Is this better than just using hydrogen?

[–] lemming741@lemmy.world 1 points 5 days ago (1 children)

Where do you get the H2 from?

[–] Emi@ani.social 6 points 5 days ago (3 children)

Electrolysis? Ideally from excess solar or nuclear.

[–] Blum0108@lemmy.world 6 points 5 days ago

Best case, but a lot of hydrogen is produced using fossil fuels by my understanding.

[–] Rivalarrival@lemmy.today 2 points 4 days ago* (last edited 4 days ago)

Sufficient storage capacity to meet overnight needs is going to be a challenge; storage to meet seasonal production variation is impossible. To make solar feasible, we need to build out sufficient generation capacity to meet our needs in winter.
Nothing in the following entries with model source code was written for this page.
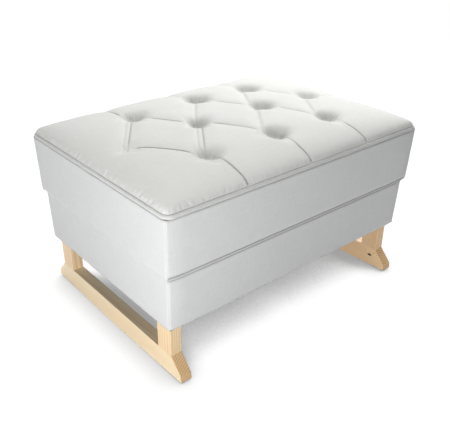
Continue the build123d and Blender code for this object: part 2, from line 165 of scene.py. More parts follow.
class Tree:
    """A node tree whose nodes all come from one method."""

    def __init__(self, nodes: bpy.types.NodeTree) -> None:
        """Start on an empty node tree."""
        self.tree = nodes
        self.tree.nodes.clear()

    def add(self, kind: str, settings: dict[str, Any], values: dict[Any, Any]) -> bpy.types.Node:
        """Add a node.

        Args:
            kind: The node's type.
            settings: Properties that are set before the sockets, such as an operation.
            values: Socket name or number to a Wire that is linked to it, or the value that it is given.

        Returns:
            The node.
        """
        node = self.tree.nodes.new(kind)
        for key, value in settings.items():
            setattr(node, key, value)
        for key, value in values.items():
            if isinstance(value, Wire):
                self.tree.links.new(value.socket, node.inputs[key])
            elif isinstance(value, tuple) and len(value) == 3 and len(node.inputs[key].default_value) == 4:
                node.inputs[key].default_value = (*value, 1.0)
            else:
                node.inputs[key].default_value = value
        return node

    def node(self, kind: str, settings: dict[str, Any], values: dict[Any, Any], output: Any = 0) -> Wire:
        """Add a node and return one of its outputs.

        Args:
            kind: The node's type.
            settings: Properties that are set before the sockets.
            values: Socket name or number to a Wire or a value.
            output: Name or number of the output.

        Returns:
            The output as a Wire.
        """
        return Wire(self, self.add(kind, settings, values).outputs[output])

    def mix(self, share: Wire | float, first: Wire | Colour, second: Wire | Colour) -> Wire:
        """Mix two colours.

        Args:
            share: How much of the second colour there is, from 0 to 1.
            first: Colour at share 0.
            second: Colour at share 1.

        Returns:
            The mixed colour.
        """
        values = {"Factor": share, "A": first, "B": second}
        node = self.add("ShaderNodeMix", {"data_type": "RGBA"}, {})
        for key, value in values.items():
            wanted = "VALUE" if key == "Factor" else "RGBA"
            socket = next(s for s in node.inputs if s.name == key and s.type == wanted)
            if isinstance(value, Wire):
                self.tree.links.new(value.socket, socket)
            else:
                socket.default_value = (*value, 1.0) if wanted == "RGBA" else value
        return Wire(self, next(s for s in node.outputs if s.type == "RGBA"))

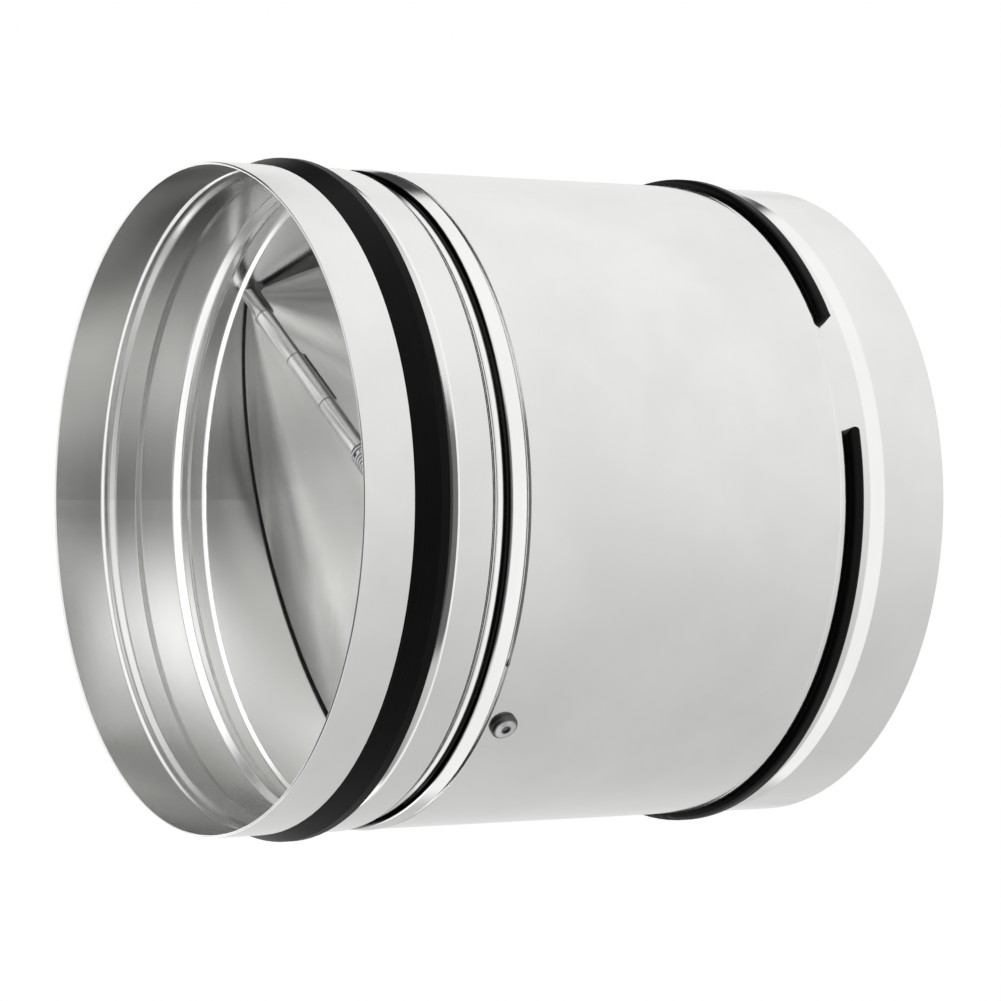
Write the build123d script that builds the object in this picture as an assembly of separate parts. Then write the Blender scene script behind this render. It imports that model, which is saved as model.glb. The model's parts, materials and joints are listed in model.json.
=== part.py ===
from build123d import *
import math
import os

# Non-return valve for a round ventilation duct, in millimetres.
# +X runs along the duct from inlet to outlet, +Z is up, and the origin is on the duct axis at mid-length.
# Stations along the duct are given from the inlet rim. Radii are from the duct axis.

# Duct and sheet metal
duct_bore_diameter = 160.0
duct_clearance = 0.5
sheet = 0.7
overall_length = 160.0

# Inlet collar: plain lead-in, seat of the rubber seal, groove, bead and the sleeve inside the casing
lip_seat_start = 12.8
lip_seat_depth = 0.6
lip_seat_slope = 0.6
lip_seat_bend_radius = 0.5
inlet_seat_start = 14.6
inlet_seat_floor_start = 16.2
inlet_seat_floor_end = 21.9
inlet_seat_end = 24.0
seat_depth = 1.5
seat_bend_radius = 1.2
groove_start = 33.1
groove_floor_start = 34.9
groove_floor_end = 36.65
groove_depth = 1.45
groove_bend_radius = 0.9
bead_start = 37.5
bead_start_drop = 0.3
bead_top = 41.7
bead_end = 42.5
bead_height = 0.15
bead_foot_radius = 0.4
bead_shoulder_radius = 1.7
bead_bend_radius = 0.3
inlet_sleeve_end = 72.0
rim_setback = 0.3

# Casing around the two collars
casing_start = 43.1
casing_end = 131.2
casing_wall_gap = 0.04
casing_rear_roll_length = 2.0
casing_rear_roll_height = 0.08
oval_station = 66.5
oval_angle = 114.5
oval_length = 25.0
oval_depth = 0.3
oval_cross_radius = 15.0

# Outlet collar
outlet_sleeve_start = 116.0
outlet_step_start = 138.6
outlet_step_end = 142.2
outlet_bend_radius = 4.0

# Rubber duct seals
seal_free_height = 1.8
inlet_lip_gap = 0.1
inlet_lip_thickness = 0.35
inlet_crest_start = 18.6
inlet_crest_end = 20.9
inlet_lip_end = 21.7
seal_seat_gap = 0.02
outlet_seal_start = 131.5
outlet_seal_end = 135.3
outlet_seal_rounding = 1.3
outlet_seal_break_start = 147.5
outlet_seal_break_end = 167.7

# Hinge line of the two flaps: a chord of the duct above its axis
hinge_station = 44.0
hinge_offset = 9.9
hinge_tilt = 35.1
spindle_radius = 1.5
running_clearance = 0.05
leaf_thickness = 0.8
spindle_hole_clearance = 0.05
knuckle_inner_end = 6.6
knuckles_per_side = 3
knuckle_gap = 0.35
leaf_notch_gap = 0.45
roll_slit = 0.3
roll_slit_angle = 28.0
bush_wall = 0.45
bush_length = 10.0
washer_thickness = 0.5
washer_gap = 0.1
bush_wall_clearance = 0.35
washer_width = 1.1

# Flaps: the angles are from the plane across the duct
closed_angle = 14.3
upper_rest_angle = 49.8
leaf_wall_gap = 1.15
leaf_corner_radius = 1.2
edge_strip_width = 5.5
edge_strip_thickness = 0.9
edge_strip_wall_gap = 0.6
edge_strip_end_gap = 1.5

# Closing spring on the spindle
wire_diameter = 0.8
coil_radius = 2.65
coil_turns = 8
coil_pitch = 1.05
leg_reach = 24.0
leg_end_turn = 330.0
leg_touch_gap = 0.02
leg_ring_gap = 0.12
spring_notch_gap = 2.3

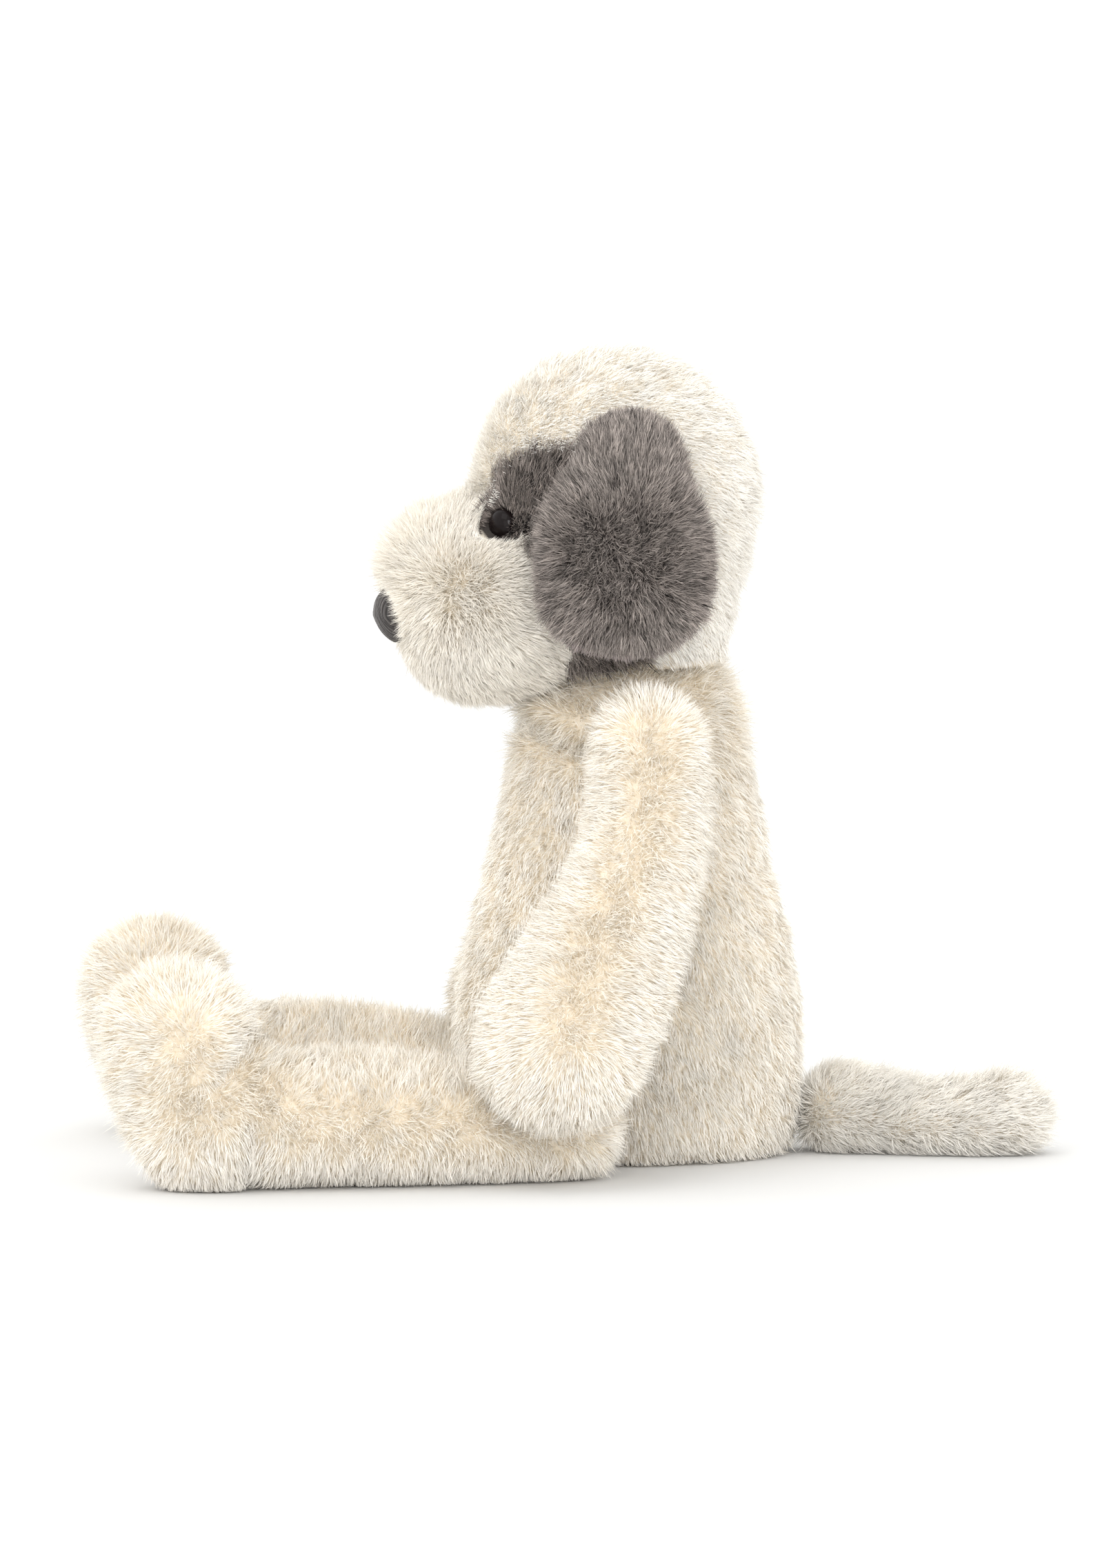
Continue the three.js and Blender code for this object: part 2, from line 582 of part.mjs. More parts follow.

Winter, with, perhaps, 9-hours of mostly overcast skies and low angles over the horizon.

Imagine the output of that same system in summer: 15 hours of high-angle daylight and mostly clear skies. The summer output of that facility will be at least 400% its winter productions.

The solar economy needs absurdly massive electrical loads in summer that can be readily shed over winter. We may see fleets of factory ships, loaded with electrolysis equipment, plugging into grids on whichever side of the equator is currently experiencing summer.

[–] lemming741@lemmy.world 4 points 5 days ago (1 children)

Maybe one day but for now it's just green washed big oil

At present, however, just 2 per cent of the 600 billion cubic metres of hydrogen manufactured each year around the world is produced by water electrolysis, while 98 per cent is produced from natural gas, with carbon dioxide as a by-product.

More than 90 per cent of this hydrogen is used as a building block for fertilisers or is consumed within the oil, refining and wider petrochemicals industry.

[–] hamsterkill 3 points 5 days ago

The technology plans for these fuel cells aren't "for now". They're for a future where we've hopefully already decarbonized most of the electric grid, as doing so is way more important than decarbonizing aviation. Converting fleets of airplanes to electric is a long process that will probably not be started for a while yet while there are more important carbon emission sources to tackle (aviation is only 2-3% of the emissions right now).